Collection entries:
• • •

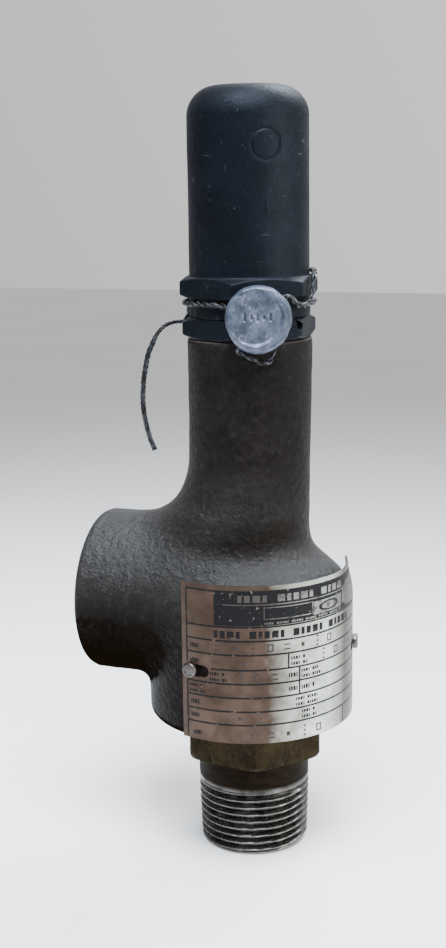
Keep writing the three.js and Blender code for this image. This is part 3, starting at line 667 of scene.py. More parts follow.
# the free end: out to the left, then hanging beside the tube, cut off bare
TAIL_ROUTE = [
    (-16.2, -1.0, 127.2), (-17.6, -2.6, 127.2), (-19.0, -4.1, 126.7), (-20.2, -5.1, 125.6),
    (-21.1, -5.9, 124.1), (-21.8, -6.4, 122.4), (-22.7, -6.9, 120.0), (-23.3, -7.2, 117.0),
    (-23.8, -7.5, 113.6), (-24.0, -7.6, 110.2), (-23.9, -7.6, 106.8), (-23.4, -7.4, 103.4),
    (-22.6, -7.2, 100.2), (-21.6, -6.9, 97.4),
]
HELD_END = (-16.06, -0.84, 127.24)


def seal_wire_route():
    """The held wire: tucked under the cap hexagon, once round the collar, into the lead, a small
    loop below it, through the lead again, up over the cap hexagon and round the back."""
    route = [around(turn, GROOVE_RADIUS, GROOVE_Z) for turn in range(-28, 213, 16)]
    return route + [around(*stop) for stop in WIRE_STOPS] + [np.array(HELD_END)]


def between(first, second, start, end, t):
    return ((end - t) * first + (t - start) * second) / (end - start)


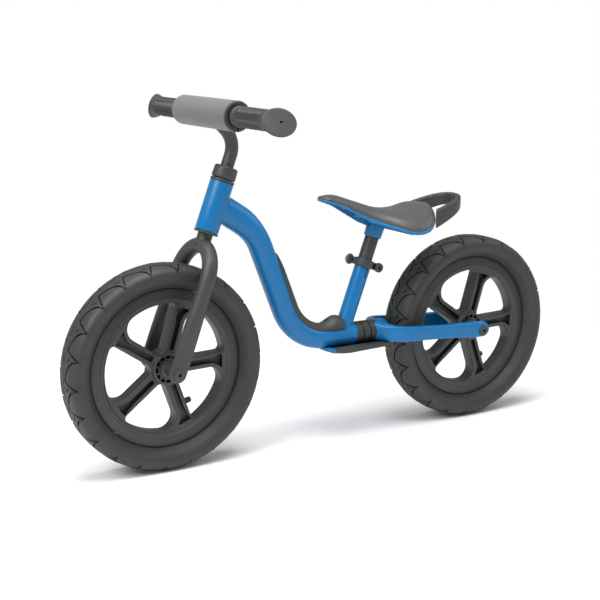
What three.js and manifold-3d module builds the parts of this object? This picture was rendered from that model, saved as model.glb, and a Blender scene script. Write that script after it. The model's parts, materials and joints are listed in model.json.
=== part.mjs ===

• • •

TASK BRIEF:
Reproduce the material precisely, including every line.

TASK RESPONSE:
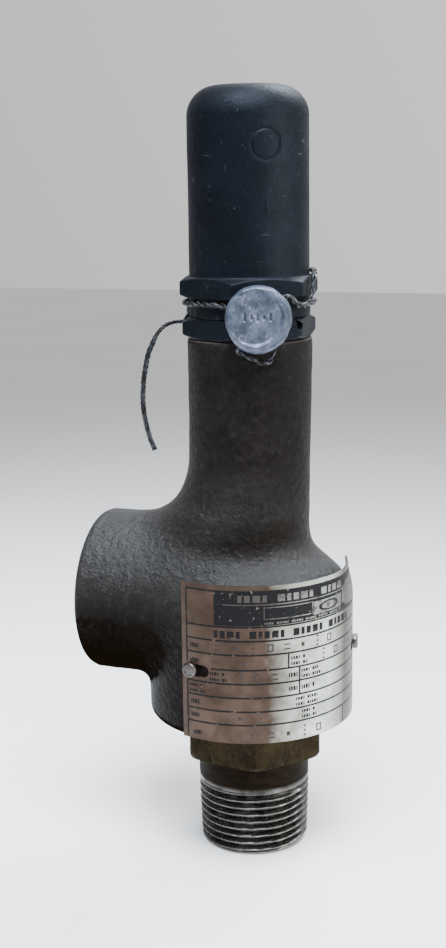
Keep writing the three.js and Blender code for this image. This is part 3, starting at line 667 of scene.py. More parts follow.
# the free end: out to the left, then hanging beside the tube, cut off bare
TAIL_ROUTE = [
    (-16.2, -1.0, 127.2), (-17.6, -2.6, 127.2), (-19.0, -4.1, 126.7), (-20.2, -5.1, 125.6),
    (-21.1, -5.9, 124.1), (-21.8, -6.4, 122.4), (-22.7, -6.9, 120.0), (-23.3, -7.2, 117.0),
    (-23.8, -7.5, 113.6), (-24.0, -7.6, 110.2), (-23.9, -7.6, 106.8), (-23.4, -7.4, 103.4),
    (-22.6, -7.2, 100.2), (-21.6, -6.9, 97.4),
]
HELD_END = (-16.06, -0.84, 127.24)


def seal_wire_route():
    """The held wire: tucked under the cap hexagon, once round the collar, into the lead, a small
    loop below it, through the lead again, up over the cap hexagon and round the back."""
    route = [around(turn, GROOVE_RADIUS, GROOVE_Z) for turn in range(-28, 213, 16)]
    return route + [around(*stop) for stop in WIRE_STOPS] + [np.array(HELD_END)]


def between(first, second, start, end, t):
    return ((end - t) * first + (t - start) * second) / (end - start)


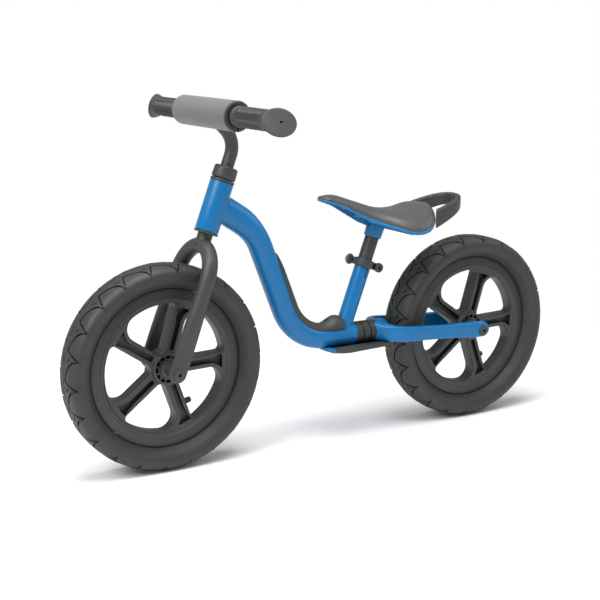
What three.js and manifold-3d module builds the parts of this object? This picture was rendered from that model, saved as model.glb, and a Blender scene script. Write that script after it. The model's parts, materials and joints are listed in model.json.
=== part.mjs ===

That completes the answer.